Illinois Joins States Capping Consumer Loan Interest Rates at 36%

4 min

Through the recent Predatory Loan Prevention Act (PLPA), which imposes a 36% APR cap on interest rates for consumer loans under $40,000, Illinois joins 18 other states and the District of Columbia in capping interest rates on consumer loans at 36% or less. The PLPA covers payday loans, auto title loans, and installment loans, and encompasses open-end lines of credit and closed-end loans. The PLPA is modeled on the federal Military Lending Act (MLA) and relies upon definitions established by the MLA. Like the MLA, the PLPA takes an "all in" approach to calculating APR. Thus, the calculation includes periodic interest, finance charges, credit insurance premiums, fees for participating in any credit plan, fees for ancillary products sold in connection with the loan, fees for debt cancellation or suspension, and, under some circumstances, application fees.

The PLPA contains an exemption for financial institutions such as banks and credit unions. However, it also includes an anti-evasion provision likely designed to curb partnerships and service provider relationships between banks and non-exempt entities such as fintech companies, marketplace lenders, and loan servicers, in which the latter operate loan programs using loans generated by banks with interest rates in excess of the 36% cap. Under the anti-evasion provision, a person or entity that "purports to act as an agent, service provider, or in another capacity" for a bank or other exempt entity is subject to the PLPA if, among other things, the person or entity "holds, acquires, or maintains . . . the predominant economic interest" in the loan generated by the exempt entity. However, it remains to be seen how the anti-evasion provision—which appears to cover loans originated by a bank and sold to a non-exempt third party—will be applied in light of its potential conflict with "Valid When Made" rules issued in 2020 by the Federal Deposit Insurance Corporation (FDIC) and the Office of the Comptroller of the Currency (OCC). Under those rules, the permissibility of a loan's interest rate is determined at the time the loan is made by a bank and is not affected by the bank's subsequent transfer of the loan to a third party. Illinois is one of several states that have filed suit against the FDIC and the OCC to challenge the Valid When Made rules.

The ultimate impact of the PLPA will depend in part upon how it is applied by the Illinois Department of Financial and Professional Regulation, the agency that is authorized to enforce—and to issue further rules to implement—the law.

Other states have passed similar rate caps, including California, which in 2019 enacted a 36% interest rate cap on consumer loans between $2,500 and $10,000. However, Illinois is an outlier among the most recent states to cap interest rates, in that advocates of the measure accomplished their goal by successfully shepherding legislation through the statehouse. By contrast, in the previous three states in which such measures have been enacted—South Dakota, Colorado, and Nebraska—action came via public referenda rather than from the state legislature.

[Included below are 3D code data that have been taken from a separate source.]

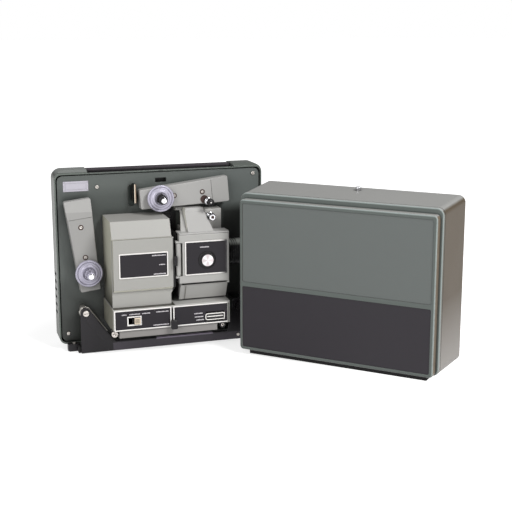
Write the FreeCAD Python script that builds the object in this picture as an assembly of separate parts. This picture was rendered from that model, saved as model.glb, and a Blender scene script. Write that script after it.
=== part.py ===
import FreeCAD, Part
import math
import os

# Dual gauge film projector in a carrying case, cover taken off and standing beside it.
# Millimetres. X runs along the mechanism panel to the lens side, Y to the back, Z up.
# The origin is on the floor below the middle of the panel, at the centre of the base.

Vec = FreeCAD.Vector
AXIS_X = Vec(1, 0, 0)
AXIS_Y = Vec(0, 1, 0)
AXIS_Z = Vec(0, 0, 1)

# Clearances
run_fit = 0.05
slide_gap = 0.3
seat_gap = 0.1

# Mechanism panel and rear shell
panel_w = 330.0
panel_h = 266.0
panel_t = 3.0
panel_z = 14.0
panel_r = 9.0
seam = 2.0
wall = 2.4
back_wall = 3.0
rim_front = -2.0
shell_depth = 44.0
shell_r = 11.0
block_r = 15.0
block_rise = 4.0
block_front = 8.0
lip_top = 283.4
back_round = 7.0
panel_half = panel_w / 2
panel_top = panel_z + panel_h
shell_half = panel_half + seam + wall
shell_bottom = panel_z - seam - wall
rim_top = panel_top + seam + wall
shell_top = rim_top + block_rise

# Carrying handle let into the top
handle_x0 = -117.0
handle_x1 = 121.5
recess_front = 6.0
handle_top = shell_top - 2.0
handle_front = 16.0
handle_t = 10.0
recess_floor = handle_top - handle_t - 1.1
handle_leg_x = 98.0
handle_leg_w = 14.0
handle_leg_t = 6.0
handle_leg_len = 44.0
handle_lift = 28.0
handle_stop = 3.0

# Base tray, its cheeks and the tilt pivot
base_half = 140.0
base_d = 34.0
base_h = 16.0
base_t = 2.5
lug_reach = 9.0
foot_inset = 22.0
under_case_h = 6.5
pad_h = 1.5
pivot_x = -base_half + 8.5
pivot_z = 66.6
cheek_top = 75.0
cheek_foot_x = pivot_x + 41.5
cheek_foot_z = 21.0
post_r = 5.4
bush_r = 4.6
pivot_pin_r = 3.2
clamp_x = base_half - 19.0
clamp_z = 58.0
tilt_max = 8.0
clamp_r = 3.0
quadrant_half = 10.0
quadrant_t = 3.0
slot_half = 3.5

# Balance spring round the pivot post
cheek_shoulder = (pivot_x + 5.4, cheek_top - 3.2)
slope_turn = math.atan2(cheek_foot_z - cheek_shoulder[1], cheek_foot_x - cheek_shoulder[0])
spring_r = 8.2
spring_wire_r = 1.1
spring_pitch = 2.8
spring_y = -29.6
spring_start = slope_turn + math.pi / 2
spring_end = 1.5 * math.pi + 4 * math.pi
spring_leg = 46.0
spring_back_leg = 14.0
spring_pin_x = pivot_x + 11

# Lamp house
lamp_x0 = -95.3
lamp_x1 = -2.2
lamp_z0 = 81.0
lamp_top = 216.0
lamp_brow_y = -65.0
lamp_brow_z = 189.5
lamp_face_y = -77.0
lamp_low_y = -70.0
lamp_low_z = 105.5
house_t = 2.2

# Lens house and its gate door
lens_x0 = 12.5
lens_x1 = 90.6
lens_z0 = 84.0
lens_top = 224.5
hood_brow_y = -31.0
hood_brow_h = 5.5
hood_foot_y = -72.5
hood_x1 = 69.0
hood_behind_x = 26.0
hood_behind_y = -50.0
hood_behind_z = 182.0
hood_tab_x = 19.4
hood_tab_y = -14.0
hood_tab_z = 219.0
hood_rib_x1 = 36.0
door_x0 = 10.0
door_x1 = 91.0
door_z0 = 113.0
door_z1 = 190.6
door_face_y = -77.0
door_back_y = -58.0
door_pin_x = 89.0
door_pin_y = -73.5
door_pin_r = 1.6
bar_x = 9.9
bar_y = -71.4
bar_r = 4.25
bar_pin_r = 1.4
bar_z0 = 125.2
bar_z1 = 178.2

# Light path, lens and focus drive
beam_y = -42.0
beam_z = 152.0
gate_x = 9.8
lens_r = 16.5
lens_rear = 30.0
lens_ring_x = 98.0
lens_ring_r = 21.0
lens_front = 124.0
mount_r = 19.9
mount_x1 = 91.4
focus_x = 54.2
focus_z = 149.2
focus_wheel_r = 8.0
knob_shaft_r = 4.0
knob_r = 10.4
knob_face_y = door_face_y - 5.2
knob_cap_r = 9.3
knob_cap_t = 0.8
rail_y = -63.0
rail_z = focus_z + focus_wheel_r + 0.05

# Motion lever: a flat plate between these two stations, turning on a cross pin
lever_x = (3.1, 5.1)
lever_pivot_y = -21.0
lever_pin_r = 2.0

# Control housing under both
ctl_x0 = -97.0
ctl_x1 = 91.0
ctl_z0 = 45.0
ctl_z1 = 80.8
ctl_face_y = -80.0
lip_x0 = -87.0
lip_x1 = 70.0
lip_z0 = 34.0

# Controls in the control housing
ctl_screw_x = (-94.5, 79.0)
ctl_screw_z = 41.5
ctl_screw_r = 5.0
switch_window = (-73.4, -54.4, 55.4, 66.8)
wheel_window = (50.6, 81.8, 49.6, 65.4)
size_slot_x = -3.5
wheel_r = 9.8
wheel_axle_r = 2.0
wheel_y = ctl_face_y - 3.2 + wheel_r
wheel_z = (wheel_window[2] + wheel_window[3]) / 2

# Trim plates on the front: x0, x1, z0, z1 and the face that each lies on
plate_t = 0.8
border_w = 1.7
border_t = 1.2
lamp_plate = (-85.2, -8.1, 128.2, 167.2, lamp_face_y)
left_plate = (-95.4, -5.1, 46.4, 79.0, ctl_face_y)
right_plate = (-2.0, 87.8, 46.4, 79.0, ctl_face_y)
focus_plate = (18.9, 86.7, 126.0, 180.0, door_face_y)

# Reel arms
arm_len = 146.0
arm_tip_w = 31.0
arm_root_w = 41.5
arm_back = -8.0
arm_front = -24.0
arm_wall = 2.0
arm_pivot_u = arm_len - 14.0
arm_spindle_u = 31.0
arm_root = 29.0
arm_root_drop = 4.5
arm_boss_r = 7.5
arm_pin_r = 4.0
arm_pulley_r = 9.0
spindle_r = 3.0
feed_tip = (-38.7, 240.1)
feed_angle = 4.6
takeup_tip = (-120.6, 99.3)
takeup_angle = 96.6
disc_r = 21.6
disc_y = -34.0
spindle_tip_y = -58.0
spindle_core_r = 6.2
spindle_key_y = -42.0

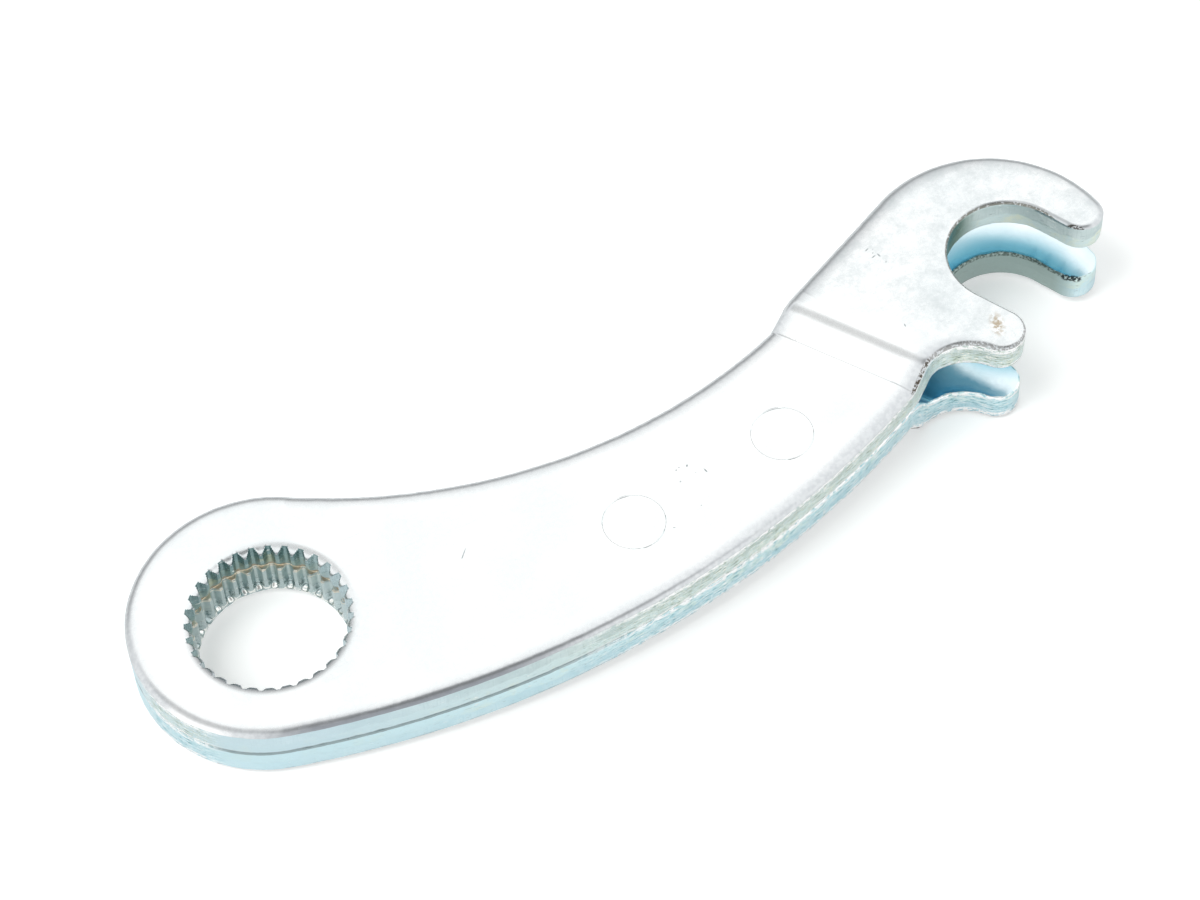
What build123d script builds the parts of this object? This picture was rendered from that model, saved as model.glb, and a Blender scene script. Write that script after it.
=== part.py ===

Indeed, efforts to move interest rate caps through state legislatures have stalled in some other states. New Mexico is a prime example. Democrats control both houses of the state legislature, and Gov. Michelle Lujan Grisham (D) made passage of a 36% interest rate cap for installment loans a top priority for the 2021 legislative session. Nevertheless, although the state senate passed such a bill in March, the legislation failed to pass the state house of representatives, which instead passed a bill that adopted the 36% cap only for loans over $1,000, while allowing rates up to 99% on smaller loans. The state house and senate were unable to reach agreement in a conference committee before the legislative session expired.

For the most part, consumer lending reforms that have succeeded in state legislatures have permitted some high-rate lending, while imposing new consumer protections, such as extended repayment periods. This is true, for instance, of measures recently approved in Ohio and Virginia, as well as legislation under consideration in Kansas.